There are all kind of limits and requirements intrinsic to the form but what remains true is that this form allows for tremendous freedom in exploring the thematic and harmonic possibilities of what may, by themselves, be very simple themes or motifs. At the same time it is not a question of "anything goes". There is coherence and consistency, not only because of the external structure per se, but because this structure allows for the space and time in which the original themes may be explored and developed musically while constraining the composer to do so in a way which maintains thematic and harmonic integrity as well as in a way which allows listeners to hear and appreciate that this is precisely what she is doing. We do not all have the skills, imagination, or vocation to compose and explore thematic material (music) in this way, but we can share in the experience because of the way a composer exercises these things. The constraints of sonata-allegro form, for instance, serve the freedom of the musician. They define limits in ways which challenge the imagination, require substantial musical knowledge and skill, and generally guide the composer to explore the limits of her own capabilities.

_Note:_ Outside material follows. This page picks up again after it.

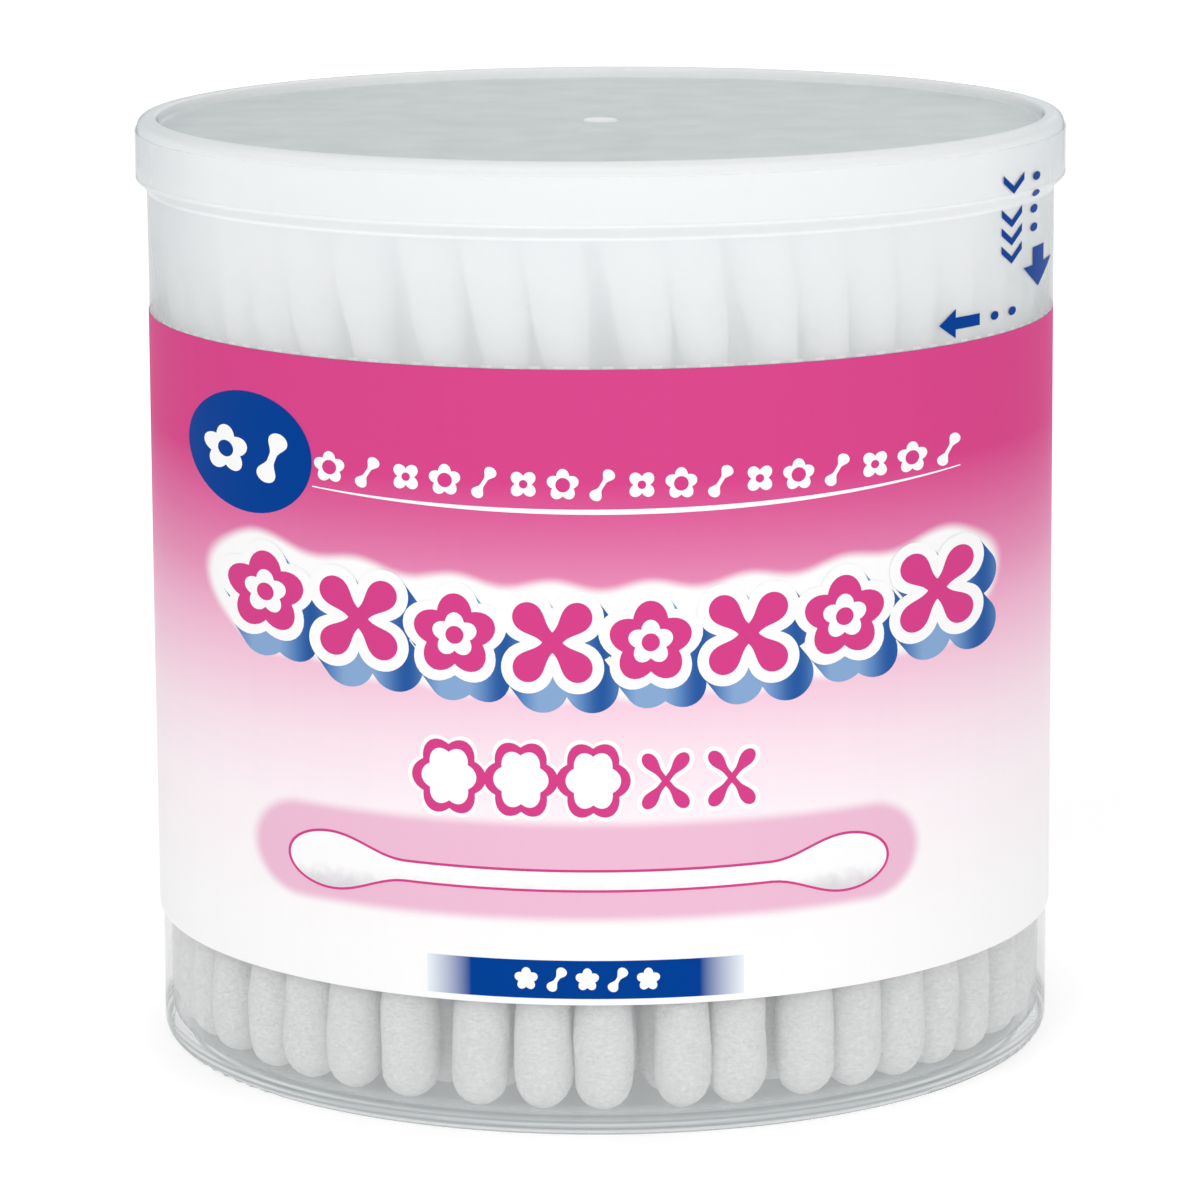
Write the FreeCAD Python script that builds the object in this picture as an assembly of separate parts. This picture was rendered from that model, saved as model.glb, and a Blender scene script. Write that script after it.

Horarium and Human Freedom

So too does the horarium of the hermit allow the hermit to explore the limits of her own capabilities. And this is the key to understanding the positive and more substantial truth of the reason I need a horarium. It is entirely true that I don't function well, and that my life goes off the rails pretty quickly without one. But what is also the case is that without the space and time its constraints provide, I fail to live my life. While I may do many things during the hours of days I am not following a horarium, I may well not actually be living the life I am called and covenanted to live. Doing things (even pious things!) and filling space with these is not necessarily the same as living one's life.

As I have noted before, a schedule is one piece of the constraints which create the "laboratory" -- or perhaps, better, the studio -- in which my life is composed, and especially, where God is given the space and time to work with and within me in special ways with my conscious cooperation. As we all know, it is possible to fill our lives with all kinds of activities. Much of the time they may well be significant activities which serve others, but even then, they may not be part of the life we are called or covenanted to live.

In a related way, then, the schedule reminds me of and calls me back to the priorities which mark my life. In a negative sense it reminds me, for instance, that I am not an apostolic religious, but also that I am not free to do whatever I want whenever I want. More positively it reminds me that if my life is to be the magnificat God wills it to be, the essential themes, rhythms, and harmonies that are fundamental to it must form a regular part of things. More specifically, my "sonata-form schedule" works because it allows a dedicated period from 4:00am to 12:00 noon or 1:00 pm for the very basic elements of a prayerful life. This is the foundational part of everything else that happens during a day. In the afternoons I "develop," or perhaps better, allow God to develop these fundamental elements during the activities of everyday life, work with clients, errands, study, occasional time with friends, etc, and in the evenings, there is a conscious return to the fundamental themes again with journaling, quiet prayer, a brief lectio, and Compline.

When "life" intervenes: a parishioner who needs to talk, illness, a doctor's appointment, an errand which requires depending on another for transportation when it is convenient for them, and so forth, the horarium allows me to interrupt or postpone the present "movement" and do what is genuinely needed. However, it also allows me to step back into the day at another point and move forward from there. More, it reminds me I must do this if I am not to altogether lose myself and the composition God seeks me to become. The horarium anchors all I do; it embodies values and activities which are the source of life for me, and continually summons me back to myself and to these sources. At the same time it allows flexibility precisely because it serves authenticity, charity, and those other values which are part of life in fullness. Once again, the horarium serves and promotes authentic freedom --- and that is all about helping empower me to be the person I am called to be.